## [BRIEF]
Your task is to copy every line of this material exactly.
——————————
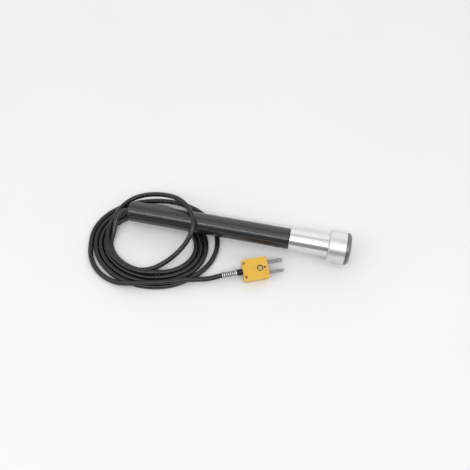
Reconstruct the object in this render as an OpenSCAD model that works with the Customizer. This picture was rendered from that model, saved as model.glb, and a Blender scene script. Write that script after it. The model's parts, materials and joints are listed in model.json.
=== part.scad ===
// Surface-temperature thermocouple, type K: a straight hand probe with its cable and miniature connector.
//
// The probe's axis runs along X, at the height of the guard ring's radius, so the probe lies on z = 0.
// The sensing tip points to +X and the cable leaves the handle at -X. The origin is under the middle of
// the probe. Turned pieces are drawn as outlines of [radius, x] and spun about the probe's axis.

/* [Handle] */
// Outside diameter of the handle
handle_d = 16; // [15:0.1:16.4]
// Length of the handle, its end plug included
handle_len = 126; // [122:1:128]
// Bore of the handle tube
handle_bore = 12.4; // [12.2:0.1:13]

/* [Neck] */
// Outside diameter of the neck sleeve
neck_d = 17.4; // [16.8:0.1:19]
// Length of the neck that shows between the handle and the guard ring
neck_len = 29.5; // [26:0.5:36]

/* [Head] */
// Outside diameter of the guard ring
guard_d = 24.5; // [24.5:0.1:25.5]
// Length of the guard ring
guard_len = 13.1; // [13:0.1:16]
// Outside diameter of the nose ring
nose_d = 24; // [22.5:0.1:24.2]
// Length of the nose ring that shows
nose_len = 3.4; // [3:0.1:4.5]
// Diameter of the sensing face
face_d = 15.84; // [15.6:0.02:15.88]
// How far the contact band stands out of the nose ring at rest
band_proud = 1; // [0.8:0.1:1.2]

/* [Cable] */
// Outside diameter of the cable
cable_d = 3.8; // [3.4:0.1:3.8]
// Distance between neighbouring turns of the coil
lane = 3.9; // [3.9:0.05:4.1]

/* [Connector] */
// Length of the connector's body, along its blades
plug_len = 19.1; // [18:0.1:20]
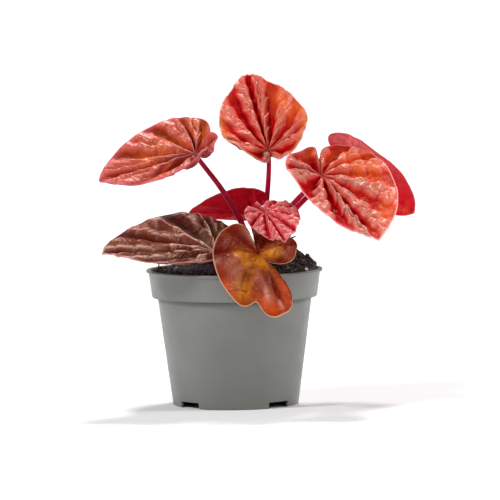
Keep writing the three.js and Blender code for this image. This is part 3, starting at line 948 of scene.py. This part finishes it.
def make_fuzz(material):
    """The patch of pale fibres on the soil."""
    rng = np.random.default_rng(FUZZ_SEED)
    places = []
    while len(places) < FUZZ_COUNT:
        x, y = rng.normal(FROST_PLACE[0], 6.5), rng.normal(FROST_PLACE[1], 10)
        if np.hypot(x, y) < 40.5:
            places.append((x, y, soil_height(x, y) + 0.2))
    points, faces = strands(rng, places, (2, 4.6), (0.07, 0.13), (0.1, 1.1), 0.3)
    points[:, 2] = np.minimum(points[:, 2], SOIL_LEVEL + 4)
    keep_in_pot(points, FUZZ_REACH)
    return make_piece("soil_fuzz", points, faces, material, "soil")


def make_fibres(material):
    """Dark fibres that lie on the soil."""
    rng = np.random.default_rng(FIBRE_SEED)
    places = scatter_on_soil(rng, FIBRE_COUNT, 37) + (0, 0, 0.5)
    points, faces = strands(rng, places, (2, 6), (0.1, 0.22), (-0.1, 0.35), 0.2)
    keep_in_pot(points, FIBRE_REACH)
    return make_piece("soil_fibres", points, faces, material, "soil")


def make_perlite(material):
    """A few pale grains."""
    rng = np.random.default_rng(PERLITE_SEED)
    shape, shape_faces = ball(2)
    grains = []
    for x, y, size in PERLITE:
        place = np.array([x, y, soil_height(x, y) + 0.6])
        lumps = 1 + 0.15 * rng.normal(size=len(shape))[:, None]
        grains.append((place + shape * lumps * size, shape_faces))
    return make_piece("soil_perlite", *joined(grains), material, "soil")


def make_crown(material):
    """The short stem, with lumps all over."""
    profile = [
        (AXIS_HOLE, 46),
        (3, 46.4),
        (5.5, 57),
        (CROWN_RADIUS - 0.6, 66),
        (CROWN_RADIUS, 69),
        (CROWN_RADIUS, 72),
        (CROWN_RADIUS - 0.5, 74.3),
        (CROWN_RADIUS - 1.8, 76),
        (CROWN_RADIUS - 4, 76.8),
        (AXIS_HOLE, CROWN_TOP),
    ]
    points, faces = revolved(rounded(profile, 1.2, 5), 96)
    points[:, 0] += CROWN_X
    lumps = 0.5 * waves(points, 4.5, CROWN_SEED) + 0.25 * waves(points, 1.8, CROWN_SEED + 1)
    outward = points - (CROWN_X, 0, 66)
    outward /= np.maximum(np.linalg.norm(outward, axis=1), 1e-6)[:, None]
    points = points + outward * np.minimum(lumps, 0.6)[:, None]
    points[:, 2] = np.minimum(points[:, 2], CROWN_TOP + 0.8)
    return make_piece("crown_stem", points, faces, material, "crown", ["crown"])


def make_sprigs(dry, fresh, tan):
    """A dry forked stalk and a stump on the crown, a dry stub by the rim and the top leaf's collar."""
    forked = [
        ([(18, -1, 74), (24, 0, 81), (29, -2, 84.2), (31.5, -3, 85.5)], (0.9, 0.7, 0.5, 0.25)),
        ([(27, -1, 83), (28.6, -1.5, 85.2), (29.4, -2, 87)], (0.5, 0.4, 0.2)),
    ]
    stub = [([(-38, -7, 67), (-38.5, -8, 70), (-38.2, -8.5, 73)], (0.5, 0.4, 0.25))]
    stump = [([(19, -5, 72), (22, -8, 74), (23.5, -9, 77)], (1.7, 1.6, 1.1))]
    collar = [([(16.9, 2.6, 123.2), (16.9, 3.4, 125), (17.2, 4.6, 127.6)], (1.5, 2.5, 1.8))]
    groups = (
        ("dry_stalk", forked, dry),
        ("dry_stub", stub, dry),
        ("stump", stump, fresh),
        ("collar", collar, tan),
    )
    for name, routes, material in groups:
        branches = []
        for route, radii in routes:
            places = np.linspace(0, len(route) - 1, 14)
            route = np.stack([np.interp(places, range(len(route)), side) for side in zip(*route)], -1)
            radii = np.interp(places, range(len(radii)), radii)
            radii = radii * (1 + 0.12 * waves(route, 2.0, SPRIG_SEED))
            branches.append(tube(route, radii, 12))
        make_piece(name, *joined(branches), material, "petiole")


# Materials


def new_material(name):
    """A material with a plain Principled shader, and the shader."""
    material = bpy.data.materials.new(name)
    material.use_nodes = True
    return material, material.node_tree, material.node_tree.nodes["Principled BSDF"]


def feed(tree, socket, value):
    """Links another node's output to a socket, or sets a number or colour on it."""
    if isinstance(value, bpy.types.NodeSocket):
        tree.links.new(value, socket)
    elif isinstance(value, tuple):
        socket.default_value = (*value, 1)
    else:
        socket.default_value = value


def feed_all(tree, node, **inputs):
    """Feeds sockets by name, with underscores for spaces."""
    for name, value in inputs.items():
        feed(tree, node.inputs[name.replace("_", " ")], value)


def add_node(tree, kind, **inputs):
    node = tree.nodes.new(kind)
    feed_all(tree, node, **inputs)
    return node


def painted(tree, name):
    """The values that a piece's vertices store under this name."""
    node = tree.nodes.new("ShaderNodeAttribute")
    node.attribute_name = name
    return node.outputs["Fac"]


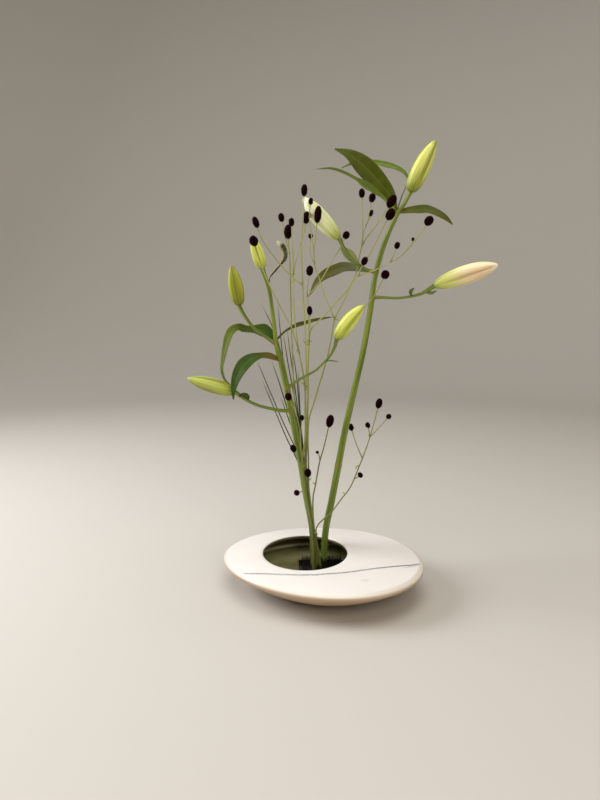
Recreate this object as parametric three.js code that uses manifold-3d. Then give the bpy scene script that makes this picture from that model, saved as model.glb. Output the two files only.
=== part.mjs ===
——————————
## [THE COMPLETED TASK]
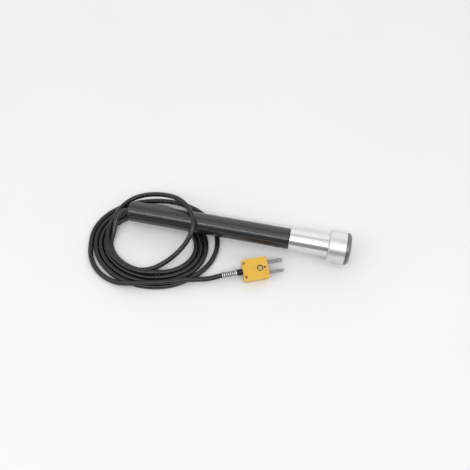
Reconstruct the object in this render as an OpenSCAD model that works with the Customizer. This picture was rendered from that model, saved as model.glb, and a Blender scene script. Write that script after it. The model's parts, materials and joints are listed in model.json.
=== part.scad ===
// Surface-temperature thermocouple, type K: a straight hand probe with its cable and miniature connector.
//
// The probe's axis runs along X, at the height of the guard ring's radius, so the probe lies on z = 0.
// The sensing tip points to +X and the cable leaves the handle at -X. The origin is under the middle of
// the probe. Turned pieces are drawn as outlines of [radius, x] and spun about the probe's axis.

/* [Handle] */
// Outside diameter of the handle
handle_d = 16; // [15:0.1:16.4]
// Length of the handle, its end plug included
handle_len = 126; // [122:1:128]
// Bore of the handle tube
handle_bore = 12.4; // [12.2:0.1:13]

/* [Neck] */
// Outside diameter of the neck sleeve
neck_d = 17.4; // [16.8:0.1:19]
// Length of the neck that shows between the handle and the guard ring
neck_len = 29.5; // [26:0.5:36]

/* [Head] */
// Outside diameter of the guard ring
guard_d = 24.5; // [24.5:0.1:25.5]
// Length of the guard ring
guard_len = 13.1; // [13:0.1:16]
// Outside diameter of the nose ring
nose_d = 24; // [22.5:0.1:24.2]
// Length of the nose ring that shows
nose_len = 3.4; // [3:0.1:4.5]
// Diameter of the sensing face
face_d = 15.84; // [15.6:0.02:15.88]
// How far the contact band stands out of the nose ring at rest
band_proud = 1; // [0.8:0.1:1.2]

/* [Cable] */
// Outside diameter of the cable
cable_d = 3.8; // [3.4:0.1:3.8]
// Distance between neighbouring turns of the coil
lane = 3.9; // [3.9:0.05:4.1]

/* [Connector] */
// Length of the connector's body, along its blades
plug_len = 19.1; // [18:0.1:20]
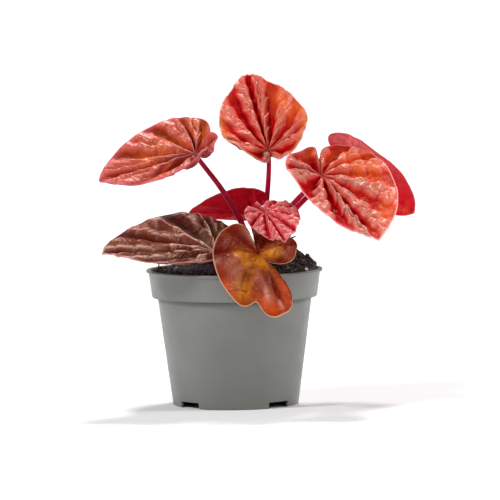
Keep writing the three.js and Blender code for this image. This is part 3, starting at line 948 of scene.py. This part finishes it.
def make_fuzz(material):
    """The patch of pale fibres on the soil."""
    rng = np.random.default_rng(FUZZ_SEED)
    places = []
    while len(places) < FUZZ_COUNT:
        x, y = rng.normal(FROST_PLACE[0], 6.5), rng.normal(FROST_PLACE[1], 10)
        if np.hypot(x, y) < 40.5:
            places.append((x, y, soil_height(x, y) + 0.2))
    points, faces = strands(rng, places, (2, 4.6), (0.07, 0.13), (0.1, 1.1), 0.3)
    points[:, 2] = np.minimum(points[:, 2], SOIL_LEVEL + 4)
    keep_in_pot(points, FUZZ_REACH)
    return make_piece("soil_fuzz", points, faces, material, "soil")


def make_fibres(material):
    """Dark fibres that lie on the soil."""
    rng = np.random.default_rng(FIBRE_SEED)
    places = scatter_on_soil(rng, FIBRE_COUNT, 37) + (0, 0, 0.5)
    points, faces = strands(rng, places, (2, 6), (0.1, 0.22), (-0.1, 0.35), 0.2)
    keep_in_pot(points, FIBRE_REACH)
    return make_piece("soil_fibres", points, faces, material, "soil")


def make_perlite(material):
    """A few pale grains."""
    rng = np.random.default_rng(PERLITE_SEED)
    shape, shape_faces = ball(2)
    grains = []
    for x, y, size in PERLITE:
        place = np.array([x, y, soil_height(x, y) + 0.6])
        lumps = 1 + 0.15 * rng.normal(size=len(shape))[:, None]
        grains.append((place + shape * lumps * size, shape_faces))
    return make_piece("soil_perlite", *joined(grains), material, "soil")


def make_crown(material):
    """The short stem, with lumps all over."""
    profile = [
        (AXIS_HOLE, 46),
        (3, 46.4),
        (5.5, 57),
        (CROWN_RADIUS - 0.6, 66),
        (CROWN_RADIUS, 69),
        (CROWN_RADIUS, 72),
        (CROWN_RADIUS - 0.5, 74.3),
        (CROWN_RADIUS - 1.8, 76),
        (CROWN_RADIUS - 4, 76.8),
        (AXIS_HOLE, CROWN_TOP),
    ]
    points, faces = revolved(rounded(profile, 1.2, 5), 96)
    points[:, 0] += CROWN_X
    lumps = 0.5 * waves(points, 4.5, CROWN_SEED) + 0.25 * waves(points, 1.8, CROWN_SEED + 1)
    outward = points - (CROWN_X, 0, 66)
    outward /= np.maximum(np.linalg.norm(outward, axis=1), 1e-6)[:, None]
    points = points + outward * np.minimum(lumps, 0.6)[:, None]
    points[:, 2] = np.minimum(points[:, 2], CROWN_TOP + 0.8)
    return make_piece("crown_stem", points, faces, material, "crown", ["crown"])


def make_sprigs(dry, fresh, tan):
    """A dry forked stalk and a stump on the crown, a dry stub by the rim and the top leaf's collar."""
    forked = [
        ([(18, -1, 74), (24, 0, 81), (29, -2, 84.2), (31.5, -3, 85.5)], (0.9, 0.7, 0.5, 0.25)),
        ([(27, -1, 83), (28.6, -1.5, 85.2), (29.4, -2, 87)], (0.5, 0.4, 0.2)),
    ]
    stub = [([(-38, -7, 67), (-38.5, -8, 70), (-38.2, -8.5, 73)], (0.5, 0.4, 0.25))]
    stump = [([(19, -5, 72), (22, -8, 74), (23.5, -9, 77)], (1.7, 1.6, 1.1))]
    collar = [([(16.9, 2.6, 123.2), (16.9, 3.4, 125), (17.2, 4.6, 127.6)], (1.5, 2.5, 1.8))]
    groups = (
        ("dry_stalk", forked, dry),
        ("dry_stub", stub, dry),
        ("stump", stump, fresh),
        ("collar", collar, tan),
    )
    for name, routes, material in groups:
        branches = []
        for route, radii in routes:
            places = np.linspace(0, len(route) - 1, 14)
            route = np.stack([np.interp(places, range(len(route)), side) for side in zip(*route)], -1)
            radii = np.interp(places, range(len(radii)), radii)
            radii = radii * (1 + 0.12 * waves(route, 2.0, SPRIG_SEED))
            branches.append(tube(route, radii, 12))
        make_piece(name, *joined(branches), material, "petiole")


# Materials


def new_material(name):
    """A material with a plain Principled shader, and the shader."""
    material = bpy.data.materials.new(name)
    material.use_nodes = True
    return material, material.node_tree, material.node_tree.nodes["Principled BSDF"]


def feed(tree, socket, value):
    """Links another node's output to a socket, or sets a number or colour on it."""
    if isinstance(value, bpy.types.NodeSocket):
        tree.links.new(value, socket)
    elif isinstance(value, tuple):
        socket.default_value = (*value, 1)
    else:
        socket.default_value = value


def feed_all(tree, node, **inputs):
    """Feeds sockets by name, with underscores for spaces."""
    for name, value in inputs.items():
        feed(tree, node.inputs[name.replace("_", " ")], value)


def add_node(tree, kind, **inputs):
    node = tree.nodes.new(kind)
    feed_all(tree, node, **inputs)
    return node


def painted(tree, name):
    """The values that a piece's vertices store under this name."""
    node = tree.nodes.new("ShaderNodeAttribute")
    node.attribute_name = name
    return node.outputs["Fac"]


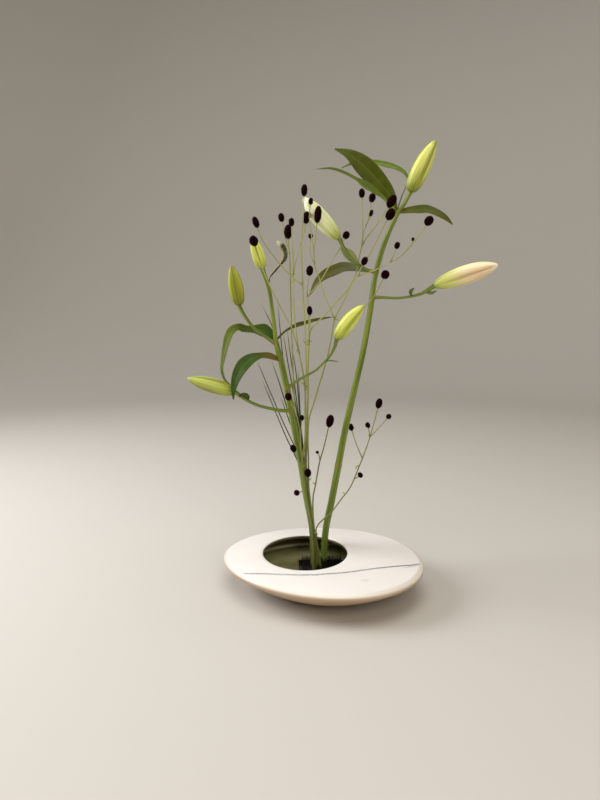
Recreate this object as parametric three.js code that uses manifold-3d. Then give the bpy scene script that makes this picture from that model, saved as model.glb. Output the two files only.
=== part.mjs ===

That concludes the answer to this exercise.